* [JOB]: Repeat, exactly as written, every line from the one holding "it don't count" through the one holding "from mathutils import Matrix, Vector". Leave out all other lines.

* [AVAILABLE DATA]:
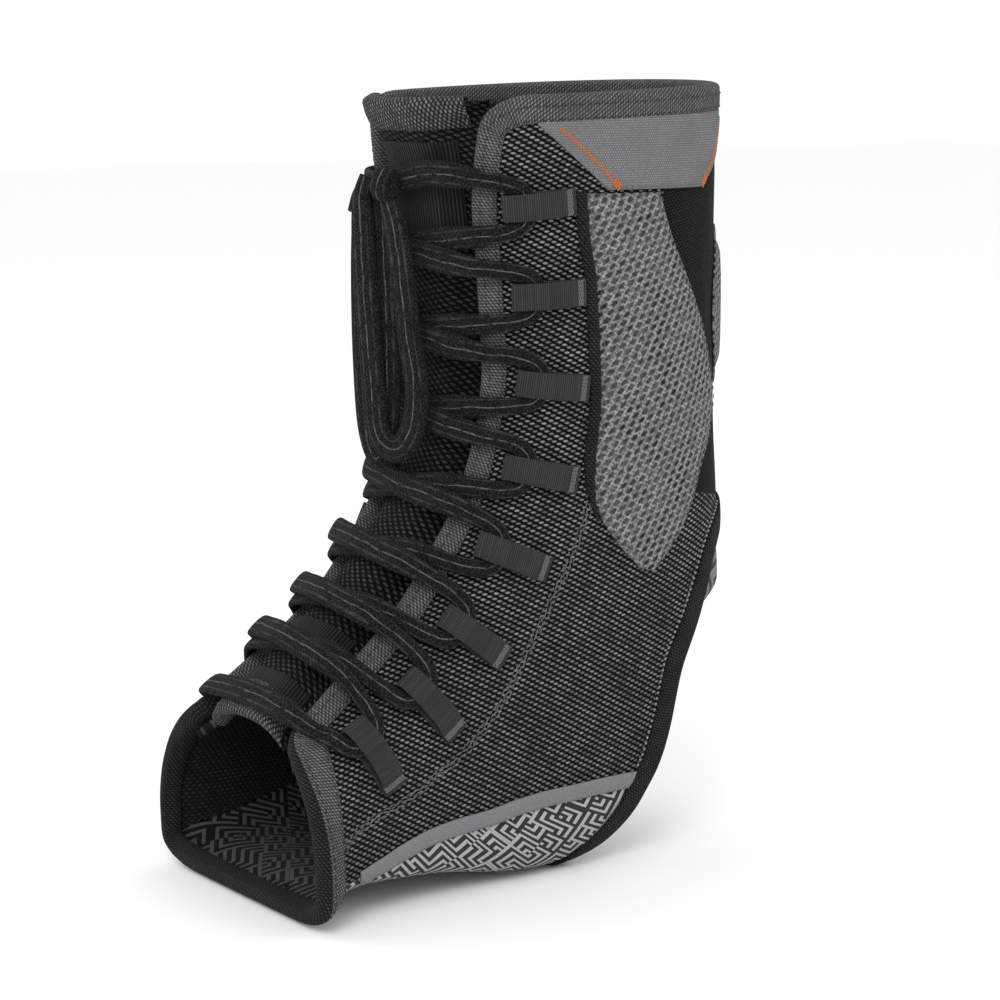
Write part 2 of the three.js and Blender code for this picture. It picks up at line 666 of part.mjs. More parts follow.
// Hem over the tongue's top edge, cut at the tongue's own columns because the tongue flares there
function makeTongueBinding() {
  const gap = CLEARANCE + 0.2;
  const top = gap + BINDING_THICK;
  const under = -TONGUE_THICK;
  const profile = [];
  for (let k = 1; k <= 4; k += 1) profile.push([(TONGUE_HEM * k) / 4, gap]);
  for (let k = 4; k >= 1; k -= 1) profile.push([(TONGUE_HEM * k) / 4, top]);
  profile.push([-1.5, top - 0.5]);
  profile.push([-1.5, under - top + 0.5]);
  for (let k = 1; k <= 3; k += 1) profile.push([(TONGUE_HEM * k) / 4, under - top]);
  for (let k = 3; k >= 1; k -= 1) profile.push([(TONGUE_HEM * k) / 4, under - gap]);
  profile.push([-0.8, under - gap]);
  profile.push([-0.8, gap]);
  const rings = TONGUE_COLUMNS.filter((deg) => Math.abs(deg) <= 34).map((deg) => {
    const perRow = slopes(TONGUE_ROW, deg).alongRow.length();
    const ring = profile.map(([depth, lift]) => {
      const row = TONGUE_ROW + depth / perRow;
      return lifted(row, deg, lift + tongueLift(Math.max(row, TONGUE_ROW), deg));
    });
    ring.outline = profile.map(([x, y]) => new THREE.Vector2(x, y));
    return ring;
  });
  return ringTube('tongue_binding', rings, false, COLOURS.binding, 0.85);
}

function makeTonguePanel(name, from, to, reach) {
  const place = (u, v) => ({ row: u, deg: v });
  const low = (u, v) => tongueLift(u, v) + CLEARANCE;
  const high = (u, v) => tongueLift(u, v) + CLEARANCE + 0.5;
  const columns = TONGUE_COLUMNS.filter((deg) => Math.abs(deg) <= reach);
  return slab(name, spread(from, to, 3), columns, place, low, high, COLOURS.mesh, 0.8);
}

// Chart in millimetres over the form at a webbing loop: a runs to its rear end, b down the lacing
function loopChart(loop) {
  const front = formPoint(loop.frontRow, loop.frontDeg);
  const rear = formPoint(loop.rearRow, loop.rearDeg);
  const length = front.distanceTo(rear);
  const normal = formNormal(loop.frontRow, loop.frontDeg);
  const aAxis = rear.sub(front);
  aAxis.addScaledVector(normal, -aAxis.dot(normal)).normalize();
  const bAxis = aAxis.clone().cross(normal).normalize();
  if (bAxis.dot(slopes(loop.frontRow, loop.frontDeg).alongRow) < 0) bAxis.negate();
  const at = (a, b) => {
    const direction = aAxis.clone().multiplyScalar(a).addScaledVector(bAxis, b);
    const far = direction.length();
    if (far < 1e-9) return { row: loop.frontRow, deg: loop.frontDeg };
    return walk(loop.frontRow, loop.frontDeg, direction.normalize(), far, 5);
  };
  return { at, length };
}

function makeLoop(loop, name) {
  const { at, length } = loopChart(loop);
  const low = CLEARANCE;
  const crown = LACE_LIFT + LACE_THICK / 2 + 2 * CLEARANCE;
  const sewn = low + WEBBING_THICK + 0.15;
  const route = [
    [length, low],
    [length * 0.7, low],
    [length * 0.38, low],
    [1.2, low],
    [0.3, low + 0.9],
    [0.0, mix(low, crown, 0.55)],
    [0.5, crown - 0.6],
    [1.6, crown],
    [9.2, crown],
    [12.5, sewn],
    [length, sewn],
  ];
  const inner = route.map(([a, lift], i) => {
    if (i <= 2) return [a, lift + WEBBING_THICK];
    if (i === 3) return [1.5, low + WEBBING_THICK];
    if (i === 4) return [1.1, low + 1.2];
    if (i === 5) return [0.85, lift];
    if (i === 6) return [1.2, crown - 0.7];
    return [a, lift];
  });
  const outer = route.map(([a, lift], i) => (i >= 7 ? [a, lift + WEBBING_THICK] : [a, i === 6 ? crown + 0.25 : lift]));
  const rings = route.map((_, i) => {
    const ring = [];
    for (const [[a, lift], b] of [
      [outer[i], -1],
      [outer[i], 1],
      [inner[i], 1],
      [inner[i], -1],
    ]) {
      const to = at(a, (b * WEBBING_WIDTH) / 2);
      ring.push(lifted(to.row, to.deg, lift));
    }
    return ring;
  });
  rings[0].outline = [
    [-1, 0],
    [1, 0],
    [1, 1],
    [-1, 1],
  ].map(([x, y]) => new THREE.Vector2(x, y));
  return ringTube(name, rings, false, COLOURS.webbing, 0.7);
}

// Lace: stations of row, deg, lift and width along the whole laced route
function lowLift(deg) {
  return 0.5 + (LACE_LIFT - 0.5) * smooth((Math.abs(deg) - 12) / 19);
}

function highLift(deg) {
  return lowLift(deg) + (LACE_THICK + 0.4) * smooth((46 - Math.abs(deg)) / 9);
}

function turnStations(loop, side) {
  const { at } = loopChart(loop);
  const stations = [];
  for (const angle of [-90, -45, 0, 45, 90]) {
    const rad = THREE.MathUtils.degToRad(angle);
    const to = at(TURN_RADIUS * Math.cos(rad), TURN_RADIUS * Math.sin(rad));
    stations.push({ row: to.row, deg: to.deg * side, lift: LACE_LIFT, width: LACE_GATHERED });
  }
  return stations;
}

function crossing(from, to, over) {
  const stations = [];
  const steps = 9;
  for (let i = 1; i < steps; i += 1) {
    const u = i / steps;
    const deg = mix(from.deg, to.deg, u);
    const row = mix(from.row, to.row, u);
    const lift = over ? highLift(deg) : lowLift(deg);
    const gather = smooth((Math.abs(deg) - 30) / 8);
    stations.push({ row, deg, lift, width: mix(LACE_WIDTH, LACE_GATHERED, gather) });
  }
  return stations;
}

function laceStrand(firstSide) {
  const stations = [];
  let side = firstSide;
  LOOPS.forEach((loop, i) => {
    const turn = turnStations(loop, side);
    if (i > 0) {
      const over = (i % 2 === 0) === (firstSide > 0);
      stations.push(...crossing(stations[stations.length - 1], turn[0], over));
    }
    stations.push(...turn);
    side = -side;
  });
  return stations;
}

function laceRing(stations, i, sides) {
  const here = stations[i];
  const before = stations[Math.max(0, i - 1)];
  const after = stations[Math.min(stations.length - 1, i + 1)];
  const spot = (s) => lifted(s.row, s.deg, s.lift);
  const tangent = spot(after).sub(spot(before)).normalize();
  const normal = formNormal(here.row, here.deg);
  const sideways = tangent.clone().cross(normal).normalize();
  const up = sideways.clone().cross(tangent).normalize();
  const half = here.width / 2;
  const thick = LACE_THICK / 2;
  const shape = [];
  for (let k = 0; k < sides; k += 1) {
    const angle = (Math.PI * (2 * k + 1)) / sides;
    const grow = sides === 4 ? Math.SQRT2 : 1;
    shape.push(new THREE.Vector2(Math.cos(angle) * half * grow, Math.sin(angle) * thick * grow));
  }
  const ring = shape.map(({ x, y }) => spot(here).addScaledVector(sideways, x).addScaledVector(up, y));
  ring.outline = shape;
  return ring;
}

function laceTube(name, stations, sides) {
  const rings = stations.map((_, i) => laceRing(stations, i, sides));
  return ringTube(name, rings, false, COLOURS.lace, 0.85);
}

function makeLace() {
  const near = laceStrand(1);
  const far = laceStrand(-1);
  const nearEnd = near[near.length - 1];
  const farEnd = far[far.length - 1];
  const bar = [];
  const steps = 10;
  for (let i = 1; i < steps; i += 1) {
    const u = i / steps;
    const deg = mix(nearEnd.deg, farEnd.deg, u);
    const sag = Math.sin(Math.PI * u) ** 0.6;
    const gather = smooth((Math.abs(deg) - 30) / 8);
    const row = mix(nearEnd.row, farEnd.row, u) + 0.55 * sag;
    bar.push({ row, deg, lift: lowLift(deg), width: mix(LACE_WIDTH, LACE_GATHERED, gather) });
  }
  const knotSide = KNOT.deg;
  const start = { ...near[0] };
  const lead = [];
  for (let i = 0; i < 8; i += 1) {
    const deg = mix(knotSide - 1, start.deg, i / 8);
    const gather = smooth((Math.abs(deg) - 30) / 8);
    const row = mix(KNOT.row, start.row, i / 8) - 0.09 * Math.sin((Math.PI * i) / 8);
    lead.push({ row, deg, lift: lowLift(deg) + 1.2, width: mix(LACE_WIDTH, LACE_GATHERED, gather) });
  }
  const finish = { ...far[0] };
  const tail = [];
  for (let i = 1; i < 5; i += 1) {
    const deg = mix(finish.deg, knotSide - 5, i / 4);
    tail.push({ row: mix(finish.row, KNOT.row, i / 4), deg, lift: LACE_LIFT + 0.2, width: LACE_GATHERED });
  }
  const route = [...lead, ...near, ...bar, ...far.slice().reverse(), ...tail];
  return laceTube('lace', route, 4);
}

// Bow: flat laces whose broad side faces the way the bow is turned
function bowAxes() {
  const turn = THREE.MathUtils.degToRad(BOW_TURN);
  return {
    centre: lifted(KNOT.row, KNOT.deg, KNOT.lift),
    right: new THREE.Vector3(Math.cos(turn), Math.sin(turn), 0),
    out: new THREE.Vector3(Math.sin(turn), -Math.cos(turn), 0),
  };
}

function bowPoint(station) {
  const { centre, right, out } = bowAxes();
  const p = centre.clone().addScaledVector(right, station.right).addScaledVector(out, station.out);
  p.z += station.up;
  return p;
}

function smoothStations(table, count) {
  const stations = [];
  const spans = table.length - 1;
  for (let i = 0; i <= count; i += 1) {
    const t = (i / count) * spans;
    const k = Math.min(spans - 1, Math.floor(t));
    const station = {};
    for (const key of ['right', 'out', 'up', 'width']) {
      const p1 = table[k][key];
      const p2 = table[k + 1][key];
      const p0 = k > 0 ? table[k - 1][key] : 2 * p1 - p2;
      const p3 = k < spans - 1 ? table[k + 2][key] : 2 * p2 - p1;
      station[key] = spline(p0, p1, p2, p3, t - k);
    }
    stations.push(station);
  }
  return stations;
}

function makeBow(name, table, count) {
  const stations = smoothStations(table, count);
  const spots = stations.map(bowPoint);
  const { out } = bowAxes();
  const sides = 8;
  const rings = spots.map((spot, i) => {
    const tangent = spots[Math.min(count, i + 1)].clone().sub(spots[Math.max(0, i - 1)]).normalize();
    const sideways = tangent.clone().cross(out).normalize();
    const up = sideways.clone().cross(tangent).normalize();
    const half = stations[i].width / 2;
    const ring = [];
    const shape = [];
    for (let k = 0; k < sides; k += 1) {
      const angle = (Math.PI * (2 * k + 1)) / sides;
      const x = Math.cos(angle) * half;
      const y = (Math.sin(angle) * LACE_THICK) / 2;
      shape.push(new THREE.Vector2(x, y));
      ring.push(spot.clone().addScaledVector(sideways, x).addScaledVector(up, y));
    }
    ring.outline = shape;
    return ring;
  });
  return ringTube(name, rings, false, COLOURS.lace, 0.85);
}

function makeKnot() {
  const { centre, right, out } = bowAxes();
  const rings = [];
  for (const along of [-1, -0.85, -0.45, 0, 0.45, 0.85, 1]) {
    const size = Math.sqrt(Math.max(0.12, 1 - along * along));
    const ring = [];
    const shape = [];
    for (let i = 0; i < 10; i += 1) {
      const angle = (Math.PI * 2 * i) / 10;
      const p = centre.clone();
      p.z -= along * KNOT.halfTall;
      p.addScaledVector(right, Math.cos(angle) * KNOT.halfWide * size);
      p.addScaledVector(out, Math.sin(angle) * KNOT.halfThick * size);
      ring.push(p);
      shape.push(new THREE.Vector2(Math.cos(angle), Math.sin(angle)));
    }
    ring.outline = shape;
    rings.push(ring);
  }
  return ringTube('lace_knot', rings, false, COLOURS.lace, 0.85);
}

function buildBrace() {
  const group = new THREE.Group();
  group.name = 'ankle_brace';
  const paired = [makeQuarter(), makeCollarBinding(), makeTape(), makeSidePad(), makeTab()];
  LOOPS.forEach((loop, i) => paired.push(makeLoop(loop, `lace_loop_near_${i + 1}`)));
  for (const mesh of paired) {
    group.add(mesh);
    group.add(mirrored(mesh, mesh.name.replace('near', 'far')));
  }
  group.add(makeToeBinding());
  group.add(makeHeelBinding());
  group.add(makeSole());
  group.add(makeAchillesPad());
  group.add(makeBackSeam('back_seam_upper', 0.32, 1.12));
  group.add(makeBackSeam('back_seam_lower', 2.57, 3.3));
  group.add(makeHeelGusset());
  group.add(makeTongue());
  group.add(makeTongueBinding());
  group.add(makeTonguePanel('tongue_panel', 0.42, 1.3, 27));
  group.add(makeTonguePanel('tongue_elastic_upper', 6.75, 7.35, 27));
  group.add(makeTonguePanel('tongue_elastic_lower', 8.15, 8.7, 27));
  group.add(makeLace());
  group.add(makeKnot());
  group.add(makeBow('lace_bow_front', BOW_FRONT, 40));
  group.add(makeBow('lace_bow_rear', BOW_REAR, 34));
  group.add(makeBow('lace_end', LACE_END, 6));
  return group;
}

// Puts the brace over the origin: the free laces on top of it don't count
function centre(group) {
  const box = new THREE.Box3();
  for (const mesh of group.children) {
    if (!/knot|bow|lace_end/.test(mesh.name)) box.expandByObject(mesh);
  }
  const middle = box.getCenter(new THREE.Vector3());
  for (const mesh of group.children) mesh.geometry.translate(0, -middle.y, 0);
  return group;
}

const brace = centre(buildBrace());

export default brace;
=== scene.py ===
"""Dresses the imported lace-up ankle brace: woven panels, bindings, laces, pads and a printed sole."""
from __future__ import annotations

import logging
import math
from dataclasses import dataclass
from enum import Enum
from typing import Callable, Optional, Sequence

import bmesh
import bpy
import numpy as np
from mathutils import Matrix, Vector

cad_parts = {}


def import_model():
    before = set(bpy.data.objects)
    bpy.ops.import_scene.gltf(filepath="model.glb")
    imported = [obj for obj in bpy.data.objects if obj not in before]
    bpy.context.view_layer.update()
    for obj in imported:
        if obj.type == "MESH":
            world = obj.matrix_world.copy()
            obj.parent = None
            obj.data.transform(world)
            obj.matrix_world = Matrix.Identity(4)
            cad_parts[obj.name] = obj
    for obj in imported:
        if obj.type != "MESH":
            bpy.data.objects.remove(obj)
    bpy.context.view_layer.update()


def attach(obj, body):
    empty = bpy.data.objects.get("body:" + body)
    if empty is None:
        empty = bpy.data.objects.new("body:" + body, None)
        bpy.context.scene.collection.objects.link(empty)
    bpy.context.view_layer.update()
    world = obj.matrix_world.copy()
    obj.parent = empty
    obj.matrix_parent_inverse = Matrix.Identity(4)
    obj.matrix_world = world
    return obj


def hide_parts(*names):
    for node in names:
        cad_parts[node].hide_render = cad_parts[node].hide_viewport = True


LOG = logging.getLogger("ankle_brace")

MM = 0.001
BODY = "root"
CLOTH_MAP = "cloth"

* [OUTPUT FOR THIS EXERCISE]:
// Puts the brace over the origin: the free laces on top of it don't count
function centre(group) {
  const box = new THREE.Box3();
  for (const mesh of group.children) {
    if (!/knot|bow|lace_end/.test(mesh.name)) box.expandByObject(mesh);
  }
  const middle = box.getCenter(new THREE.Vector3());
  for (const mesh of group.children) mesh.geometry.translate(0, -middle.y, 0);
  return group;
}

const brace = centre(buildBrace());

export default brace;
=== scene.py ===
"""Dresses the imported lace-up ankle brace: woven panels, bindings, laces, pads and a printed sole."""
from __future__ import annotations

import logging
import math
from dataclasses import dataclass
from enum import Enum
from typing import Callable, Optional, Sequence

import bmesh
import bpy
import numpy as np
from mathutils import Matrix, Vector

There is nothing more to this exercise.